Ebenso wohlfühlig aber deutlich vielschichtiger ist die TV-Produktion “Der Andere – Eine Familiengeschichte” angelegt, eine Tragikomödie um eine Freundschaft zwischen einem deutschen Rentner und einem aus Mali geflohenem Jugendlichen. In “Die Farbe des Ozeans” erzählt die Filmemacherin Maggie Peren von einer deutschen Touristin, die auf Gran Canaria mit dem Elend von geflohenen Afrikanern konfrontiert wird. Dass auch Kinder und Jugendliche behutsam an die Migrations-Debatte herangeführt werden können, zeigt “Lola auf der Erbse”, ein Kinderfilm um ein elfjähriges Mädchen, das ihrem illegal in Deutschland lebenden Mitschüler helfen will.
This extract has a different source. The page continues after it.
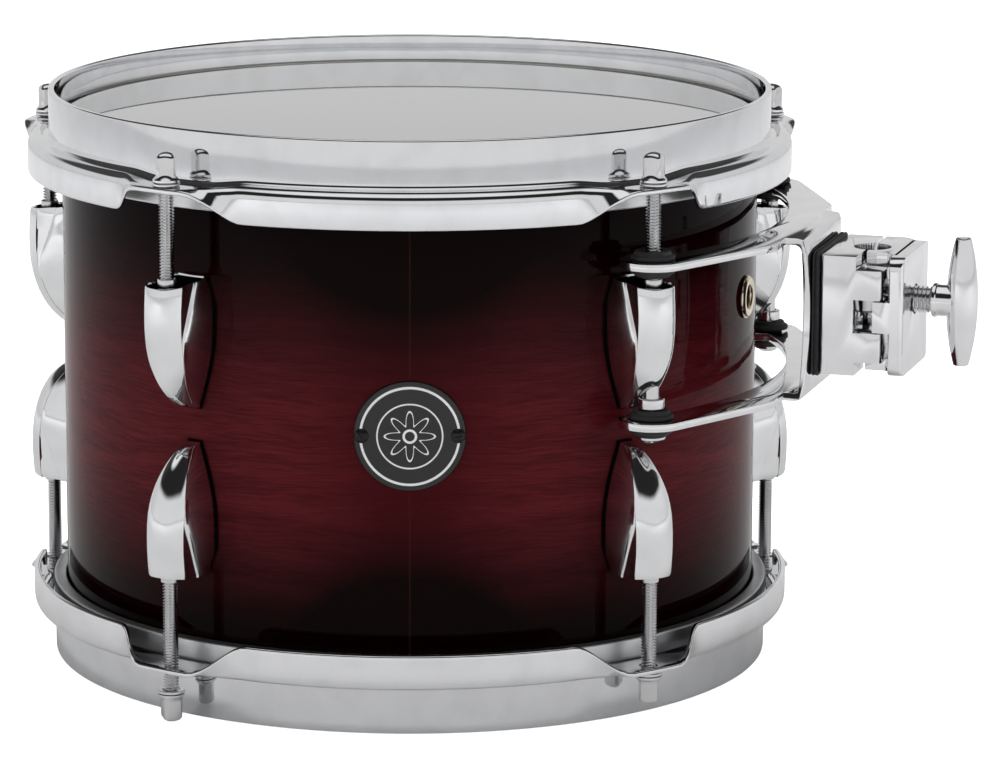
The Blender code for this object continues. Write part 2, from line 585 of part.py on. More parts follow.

“Human Flow” von und mit Ai Weiwei (Bild: NFP marketing & distribution)
“Human Flow” von und mit Ai Weiwei (Bild: NFP marketing & distribution)

Auch der Dokumentarfilm schweigt nicht
Natürlich verweigert sich auch der Dokumentarfilm dem Thema nicht. Etliche davon sind in den vergangenen Jahren mit der zunehmenden Flüchtlingskrise entstanden. Zu nennen wären etwa: die arte-Doku “Land in Sicht”, die den Alltag dreier Flüchtlinge in Deutschland zeigt, während im Hintergrund ihr Asylverfahren läuft; der Dokumentarfilm “Deportation Class” von Carsten Rau und Hauke Wendler über die Abschiebepraxis in Deutschland; oder die im November in den deutschen Kinos startende Doku “Human Flow”, in der der chinesische, in Berlin lebende Künstler, Aktivist und Filmemacher Ai Weiwei die Situation von Flüchtlingen in 23 Ländern schildert.

Diese und weitere Filme stehen für die Vielfalt der filmischen Auseinandersetzung mit einem der drängendsten gesellschaftlichen Probleme unserer Zeit. Ihnen allen ist – bei all ihrer formalen und qualitativen Unterschiedlichkeit – eines gemeinsam: Sie machen auf das Problem aufmerksam, sensibilisieren den Zuschauer für das Thema und regen ihn zu einem Diskurs an, der vielleicht tatsächlich eine Veränderung der Verhältnisse bewirkt.